What is asked :: Copy each line of the material below that includes the string "this".

Recorded information ::
[start]

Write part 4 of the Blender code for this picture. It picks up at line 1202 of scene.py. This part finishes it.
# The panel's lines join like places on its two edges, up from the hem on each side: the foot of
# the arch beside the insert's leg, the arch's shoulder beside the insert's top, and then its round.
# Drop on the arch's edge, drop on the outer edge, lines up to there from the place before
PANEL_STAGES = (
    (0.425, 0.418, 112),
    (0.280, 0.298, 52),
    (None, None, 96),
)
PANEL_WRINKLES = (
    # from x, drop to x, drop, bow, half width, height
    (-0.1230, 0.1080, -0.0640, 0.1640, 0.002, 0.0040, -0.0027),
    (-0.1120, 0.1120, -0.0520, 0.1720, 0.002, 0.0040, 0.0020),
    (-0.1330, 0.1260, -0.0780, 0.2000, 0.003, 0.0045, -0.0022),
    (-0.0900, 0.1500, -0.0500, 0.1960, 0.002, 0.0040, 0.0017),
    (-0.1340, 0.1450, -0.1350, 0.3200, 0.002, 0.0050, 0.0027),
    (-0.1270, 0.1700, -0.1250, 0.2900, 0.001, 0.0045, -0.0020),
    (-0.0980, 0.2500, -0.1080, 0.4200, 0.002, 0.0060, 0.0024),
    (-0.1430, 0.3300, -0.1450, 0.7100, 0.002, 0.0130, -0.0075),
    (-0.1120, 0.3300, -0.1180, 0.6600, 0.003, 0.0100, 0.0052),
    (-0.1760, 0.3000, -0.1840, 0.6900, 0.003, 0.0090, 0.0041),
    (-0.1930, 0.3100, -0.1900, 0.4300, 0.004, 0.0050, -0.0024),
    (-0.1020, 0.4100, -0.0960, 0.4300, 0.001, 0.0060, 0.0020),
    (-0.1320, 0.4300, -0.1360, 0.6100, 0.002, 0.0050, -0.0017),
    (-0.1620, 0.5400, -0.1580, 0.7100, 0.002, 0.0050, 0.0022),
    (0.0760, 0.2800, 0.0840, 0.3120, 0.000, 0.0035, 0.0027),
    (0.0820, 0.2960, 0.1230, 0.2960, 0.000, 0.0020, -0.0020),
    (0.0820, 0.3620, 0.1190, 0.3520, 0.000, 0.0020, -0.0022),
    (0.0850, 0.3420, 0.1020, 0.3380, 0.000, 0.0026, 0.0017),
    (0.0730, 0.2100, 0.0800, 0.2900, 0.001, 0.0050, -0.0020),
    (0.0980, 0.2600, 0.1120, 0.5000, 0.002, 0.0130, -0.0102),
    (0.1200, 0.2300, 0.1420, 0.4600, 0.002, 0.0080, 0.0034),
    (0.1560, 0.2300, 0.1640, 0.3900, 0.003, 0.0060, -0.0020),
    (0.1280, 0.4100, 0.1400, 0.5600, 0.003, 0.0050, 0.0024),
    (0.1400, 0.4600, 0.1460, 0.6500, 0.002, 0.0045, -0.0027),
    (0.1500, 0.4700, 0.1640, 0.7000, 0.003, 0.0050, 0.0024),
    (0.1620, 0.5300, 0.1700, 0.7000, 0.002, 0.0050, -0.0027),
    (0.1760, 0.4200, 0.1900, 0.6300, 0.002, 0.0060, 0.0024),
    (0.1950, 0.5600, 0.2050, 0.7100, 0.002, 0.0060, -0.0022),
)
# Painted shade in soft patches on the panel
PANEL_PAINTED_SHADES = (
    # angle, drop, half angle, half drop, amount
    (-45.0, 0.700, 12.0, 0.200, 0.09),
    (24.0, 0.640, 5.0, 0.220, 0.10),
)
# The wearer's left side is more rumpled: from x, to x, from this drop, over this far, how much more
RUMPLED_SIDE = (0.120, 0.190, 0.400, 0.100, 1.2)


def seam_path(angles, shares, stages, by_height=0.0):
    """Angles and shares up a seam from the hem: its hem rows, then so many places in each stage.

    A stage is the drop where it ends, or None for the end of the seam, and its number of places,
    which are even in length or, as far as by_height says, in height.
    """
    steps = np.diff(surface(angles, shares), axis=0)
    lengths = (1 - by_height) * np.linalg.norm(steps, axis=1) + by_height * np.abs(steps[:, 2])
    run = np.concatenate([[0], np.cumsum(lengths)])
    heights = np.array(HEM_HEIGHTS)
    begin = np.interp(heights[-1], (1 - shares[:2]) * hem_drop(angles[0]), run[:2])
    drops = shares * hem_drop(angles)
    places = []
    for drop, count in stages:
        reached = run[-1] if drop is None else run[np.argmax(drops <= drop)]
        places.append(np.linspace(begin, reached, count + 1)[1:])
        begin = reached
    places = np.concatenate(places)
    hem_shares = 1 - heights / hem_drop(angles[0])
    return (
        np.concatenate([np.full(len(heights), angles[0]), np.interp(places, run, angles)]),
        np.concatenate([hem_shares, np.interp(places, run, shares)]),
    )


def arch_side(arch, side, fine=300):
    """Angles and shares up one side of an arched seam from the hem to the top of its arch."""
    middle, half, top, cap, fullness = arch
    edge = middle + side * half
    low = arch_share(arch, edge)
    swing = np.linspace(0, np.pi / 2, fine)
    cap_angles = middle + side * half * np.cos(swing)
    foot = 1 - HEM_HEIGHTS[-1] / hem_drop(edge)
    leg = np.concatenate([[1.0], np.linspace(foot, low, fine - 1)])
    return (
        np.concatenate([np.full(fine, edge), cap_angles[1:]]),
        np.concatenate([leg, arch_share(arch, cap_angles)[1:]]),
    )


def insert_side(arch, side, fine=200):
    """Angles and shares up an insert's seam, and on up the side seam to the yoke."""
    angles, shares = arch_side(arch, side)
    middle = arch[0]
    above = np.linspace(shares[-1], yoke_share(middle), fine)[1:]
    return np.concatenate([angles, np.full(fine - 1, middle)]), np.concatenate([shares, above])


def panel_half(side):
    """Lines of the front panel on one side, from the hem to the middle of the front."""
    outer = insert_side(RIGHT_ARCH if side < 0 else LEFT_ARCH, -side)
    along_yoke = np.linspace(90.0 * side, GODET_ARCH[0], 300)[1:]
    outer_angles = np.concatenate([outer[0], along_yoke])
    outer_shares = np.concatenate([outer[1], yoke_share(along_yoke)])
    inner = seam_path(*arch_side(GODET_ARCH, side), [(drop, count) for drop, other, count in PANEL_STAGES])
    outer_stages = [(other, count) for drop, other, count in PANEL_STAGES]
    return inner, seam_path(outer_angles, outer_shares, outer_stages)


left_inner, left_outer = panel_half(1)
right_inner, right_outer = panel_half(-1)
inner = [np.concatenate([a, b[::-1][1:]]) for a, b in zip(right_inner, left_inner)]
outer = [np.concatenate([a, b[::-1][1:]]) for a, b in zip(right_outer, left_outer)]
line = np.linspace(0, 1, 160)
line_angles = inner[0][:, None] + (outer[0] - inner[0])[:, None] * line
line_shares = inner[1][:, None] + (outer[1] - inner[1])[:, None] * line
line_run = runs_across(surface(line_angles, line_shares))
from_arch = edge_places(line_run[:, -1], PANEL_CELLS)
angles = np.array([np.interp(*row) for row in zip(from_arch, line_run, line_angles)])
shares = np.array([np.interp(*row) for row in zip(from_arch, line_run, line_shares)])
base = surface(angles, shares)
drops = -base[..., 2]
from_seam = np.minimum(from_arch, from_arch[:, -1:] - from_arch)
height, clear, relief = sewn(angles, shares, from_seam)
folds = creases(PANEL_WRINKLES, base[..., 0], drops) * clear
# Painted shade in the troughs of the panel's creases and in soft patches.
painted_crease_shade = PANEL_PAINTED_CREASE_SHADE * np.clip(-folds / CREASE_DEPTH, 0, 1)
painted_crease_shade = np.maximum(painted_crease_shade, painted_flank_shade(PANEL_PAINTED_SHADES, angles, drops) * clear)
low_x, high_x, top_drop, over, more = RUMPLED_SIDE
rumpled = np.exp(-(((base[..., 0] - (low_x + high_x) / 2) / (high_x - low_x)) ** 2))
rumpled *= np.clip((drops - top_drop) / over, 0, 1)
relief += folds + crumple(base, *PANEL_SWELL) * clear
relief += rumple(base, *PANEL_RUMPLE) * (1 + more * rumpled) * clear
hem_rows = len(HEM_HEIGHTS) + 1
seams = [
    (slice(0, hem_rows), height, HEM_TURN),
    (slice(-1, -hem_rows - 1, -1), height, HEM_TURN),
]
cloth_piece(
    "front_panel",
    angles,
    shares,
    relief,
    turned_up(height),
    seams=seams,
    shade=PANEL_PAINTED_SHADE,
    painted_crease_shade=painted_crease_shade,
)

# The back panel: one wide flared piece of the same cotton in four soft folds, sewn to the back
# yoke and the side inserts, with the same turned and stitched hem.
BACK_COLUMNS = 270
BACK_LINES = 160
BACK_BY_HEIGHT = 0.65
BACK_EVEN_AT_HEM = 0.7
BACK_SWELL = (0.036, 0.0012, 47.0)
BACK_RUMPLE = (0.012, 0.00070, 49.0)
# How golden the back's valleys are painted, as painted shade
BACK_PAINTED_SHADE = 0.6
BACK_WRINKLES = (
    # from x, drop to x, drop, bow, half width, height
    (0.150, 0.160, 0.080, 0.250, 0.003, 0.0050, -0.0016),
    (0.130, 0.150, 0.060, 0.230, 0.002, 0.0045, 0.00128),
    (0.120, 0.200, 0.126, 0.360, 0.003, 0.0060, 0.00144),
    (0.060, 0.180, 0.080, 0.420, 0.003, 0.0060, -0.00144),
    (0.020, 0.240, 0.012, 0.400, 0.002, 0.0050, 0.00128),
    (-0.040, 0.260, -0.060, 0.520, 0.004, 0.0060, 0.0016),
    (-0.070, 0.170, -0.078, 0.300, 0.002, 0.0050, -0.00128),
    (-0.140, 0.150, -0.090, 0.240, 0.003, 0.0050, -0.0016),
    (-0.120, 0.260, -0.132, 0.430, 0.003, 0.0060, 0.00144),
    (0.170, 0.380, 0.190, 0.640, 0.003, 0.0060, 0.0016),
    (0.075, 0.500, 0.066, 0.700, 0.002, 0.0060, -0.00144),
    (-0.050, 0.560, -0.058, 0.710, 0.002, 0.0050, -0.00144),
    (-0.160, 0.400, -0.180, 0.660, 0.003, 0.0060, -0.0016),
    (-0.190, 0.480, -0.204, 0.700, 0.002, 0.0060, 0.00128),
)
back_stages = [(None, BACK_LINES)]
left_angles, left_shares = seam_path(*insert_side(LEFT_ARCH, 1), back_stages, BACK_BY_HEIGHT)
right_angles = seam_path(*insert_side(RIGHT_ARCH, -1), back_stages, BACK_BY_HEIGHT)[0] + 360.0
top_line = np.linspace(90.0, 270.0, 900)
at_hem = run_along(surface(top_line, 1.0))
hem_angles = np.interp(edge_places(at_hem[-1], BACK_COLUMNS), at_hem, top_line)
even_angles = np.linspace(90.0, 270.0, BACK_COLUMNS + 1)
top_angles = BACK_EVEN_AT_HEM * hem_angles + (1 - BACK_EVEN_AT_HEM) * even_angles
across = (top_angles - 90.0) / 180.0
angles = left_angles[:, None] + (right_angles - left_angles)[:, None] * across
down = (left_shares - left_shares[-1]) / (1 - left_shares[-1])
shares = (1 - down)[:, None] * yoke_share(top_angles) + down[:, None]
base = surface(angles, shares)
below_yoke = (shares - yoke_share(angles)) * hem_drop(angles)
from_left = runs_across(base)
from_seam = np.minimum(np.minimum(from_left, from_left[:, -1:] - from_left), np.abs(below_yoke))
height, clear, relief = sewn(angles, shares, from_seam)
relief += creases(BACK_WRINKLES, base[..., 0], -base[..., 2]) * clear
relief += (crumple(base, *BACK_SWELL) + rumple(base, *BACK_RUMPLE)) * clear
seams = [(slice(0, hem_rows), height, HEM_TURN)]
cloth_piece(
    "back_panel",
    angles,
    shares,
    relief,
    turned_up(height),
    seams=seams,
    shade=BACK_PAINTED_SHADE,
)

[end]

Response ::
Write part 4 of the Blender code for this picture. It picks up at line 1202 of scene.py. This part finishes it.
# The wearer's left side is more rumpled: from x, to x, from this drop, over this far, how much more